If I bought another VPS account, what would I want to do?
Move to MySQL/PostgreSQL with replication? What's easiest? Does replication protect me from one server exploding? Are there concurrency downsides?
How do I load-balance between the two servers?
I'd put memcached on the new server too. If I put both IPs into the configuration, would that keep a copy of data on both servers? (I'm thinking of what happens to session data - currently stored in memcached)
I'm currently using Cherokee as the httpd - I'm sure this has its own set of issues. If you've any tips, let me know.
Am I going at this the wrong way? Is there an easier way to have faster, more robust django sites?
First step: switch from SQLite to a real production database (I like Postgres). This should happen long before you even think about a second VPS. SQLite essentially does not support concurrency at all. Personally, I wouldn't even consider deploying a live site on SQLite in the first place.
If your site is running on SQLite and is functioning, my guess is you are still quite a long ways from actually outgrowing your single VPS (unless it's already heavily loaded otherwise).
If/when you do need to add a second server, how you configure things depends on where you're actually seeing a bottleneck.

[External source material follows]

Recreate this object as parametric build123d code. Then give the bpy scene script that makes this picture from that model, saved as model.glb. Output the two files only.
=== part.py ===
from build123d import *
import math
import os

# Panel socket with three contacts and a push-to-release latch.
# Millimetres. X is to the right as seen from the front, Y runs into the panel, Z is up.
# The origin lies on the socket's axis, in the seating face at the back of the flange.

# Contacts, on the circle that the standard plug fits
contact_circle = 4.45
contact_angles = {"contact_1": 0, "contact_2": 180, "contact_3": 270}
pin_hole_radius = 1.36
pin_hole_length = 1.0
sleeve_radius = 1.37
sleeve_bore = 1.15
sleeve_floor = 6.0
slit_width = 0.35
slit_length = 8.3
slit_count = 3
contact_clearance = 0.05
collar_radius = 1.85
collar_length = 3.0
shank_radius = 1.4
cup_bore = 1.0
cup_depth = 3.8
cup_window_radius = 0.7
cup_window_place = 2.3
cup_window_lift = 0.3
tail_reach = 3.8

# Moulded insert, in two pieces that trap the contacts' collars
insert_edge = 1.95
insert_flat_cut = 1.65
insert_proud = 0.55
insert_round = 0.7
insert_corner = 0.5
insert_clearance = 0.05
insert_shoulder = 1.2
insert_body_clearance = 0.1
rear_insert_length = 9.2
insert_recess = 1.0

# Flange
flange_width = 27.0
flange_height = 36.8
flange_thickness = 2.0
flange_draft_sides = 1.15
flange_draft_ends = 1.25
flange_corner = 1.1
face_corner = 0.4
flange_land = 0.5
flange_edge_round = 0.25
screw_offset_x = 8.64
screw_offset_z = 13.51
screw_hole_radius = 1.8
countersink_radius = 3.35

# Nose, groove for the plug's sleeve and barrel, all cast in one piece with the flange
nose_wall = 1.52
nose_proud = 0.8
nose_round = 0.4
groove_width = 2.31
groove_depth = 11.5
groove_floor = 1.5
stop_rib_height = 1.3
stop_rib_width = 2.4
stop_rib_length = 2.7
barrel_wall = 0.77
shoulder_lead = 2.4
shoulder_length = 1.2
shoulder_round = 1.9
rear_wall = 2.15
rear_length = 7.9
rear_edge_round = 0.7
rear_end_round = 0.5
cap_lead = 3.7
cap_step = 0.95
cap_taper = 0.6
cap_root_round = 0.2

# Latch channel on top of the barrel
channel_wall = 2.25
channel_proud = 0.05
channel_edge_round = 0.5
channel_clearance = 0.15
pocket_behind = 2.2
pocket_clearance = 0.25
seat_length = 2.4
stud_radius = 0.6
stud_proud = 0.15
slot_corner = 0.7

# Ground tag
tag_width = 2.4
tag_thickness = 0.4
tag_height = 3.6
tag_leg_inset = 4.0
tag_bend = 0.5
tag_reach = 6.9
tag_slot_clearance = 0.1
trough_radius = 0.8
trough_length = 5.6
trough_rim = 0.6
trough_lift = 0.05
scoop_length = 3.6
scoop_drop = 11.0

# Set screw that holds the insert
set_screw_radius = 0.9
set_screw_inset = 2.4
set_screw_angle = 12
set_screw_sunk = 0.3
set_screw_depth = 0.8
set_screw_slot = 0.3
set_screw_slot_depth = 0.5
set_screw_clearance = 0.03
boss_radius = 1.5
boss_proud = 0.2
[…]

Chances are it'll be the database, in which case a good step might be simply moving the database onto its own server (presuming you can guarantee low latency between the two VPSes) and loading the database server with as much RAM as you can afford. In general disk performance suffers most in a VPS, so another step to consider might be putting the DB onto raw metal.
I'd probably look at those steps before I'd think about DB replication or multiple web-tier servers, but it really depends on profiling your actual case (and how you value performance vs reliability).
Watching the Django Deployment Workshop by Jacob Kaplan-Moss should give you a good overview.
MySQL supports Master-Slave and Master-Master setups I don't use PostgreSQL.
You can use nginx as your loadbalancer, HAProxy is an option, too (SO use it).
Memcached distributes the objects over the servers, If one crashes the data is lost.
I don't know Cherokee, but nginx is great.